Me siento en paz en este silencio analógico que creé en la montaña, pero la vocecita adentro mío me dice que no tengo que bajar la guardia, que este proceso recién empieza. Que cuando vuelva a Buenos Aires, al trabajo, a los mails, a los posts, a los tuits y a los retuits, tengo que aprender a poner pausa de a momentos y recordar las verdades que me susurró el bosque. Los griegos hablaban de la sofrosine, una palabra con una carga muy linda que significa la moderación en todas las cosas, el autocontrol y el equilibrio como oposición al hybris que es el exceso, la desmesura y el desenfreno. La solución definitiva a la fiebre digital no creo que sea dejar de usar celulares, o abandonar para siempre todas las redes sociales, la clave para mí es la misma tanto en lo digital como en la comida, el vino, el trabajo y el romance: la moderación. ¿Vuelvo al régimen de las 21hs? ¿Corto con las redes sociales y la mensajería instantánea todos los fines de semana? ¿Activo el medidor de uso de pantalla en la nueva actualización de iOS? Todas son alternativas de solución válidas y el camino para alcanzar esta armonía es personal e intransferible, como las tarjetas de invitación.
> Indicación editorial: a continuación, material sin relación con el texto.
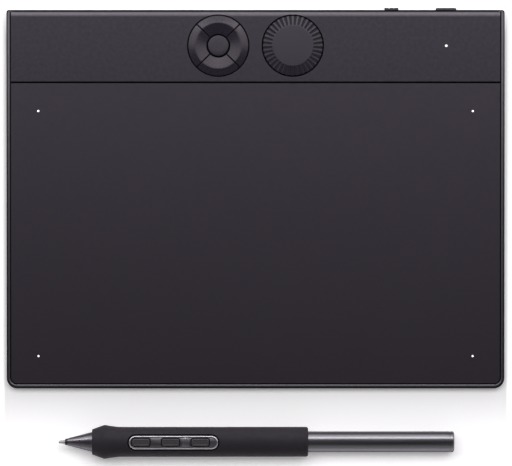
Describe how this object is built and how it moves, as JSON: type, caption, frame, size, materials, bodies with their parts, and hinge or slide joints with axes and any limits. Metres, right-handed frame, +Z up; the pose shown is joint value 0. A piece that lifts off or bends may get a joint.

En El caballero de la armadura oxidada el rey dice que “soy lo suficientemente sabio como para saber cuando estoy atrapado, y también para regresar aquí para aprender más de mí mismo”. En mi caso el aprendizaje arranca nuevamente a orillas del Nahuel Huapi y continúa indefinidamente en todos los lugares a los que vaya de ahora en más. Porque si hay algo de lo que estoy segura después de este fin de semana es de que me encanta este silencio analógico y que voy a hacer mi mayor esfuerzo por (no) escucharlo más seguido.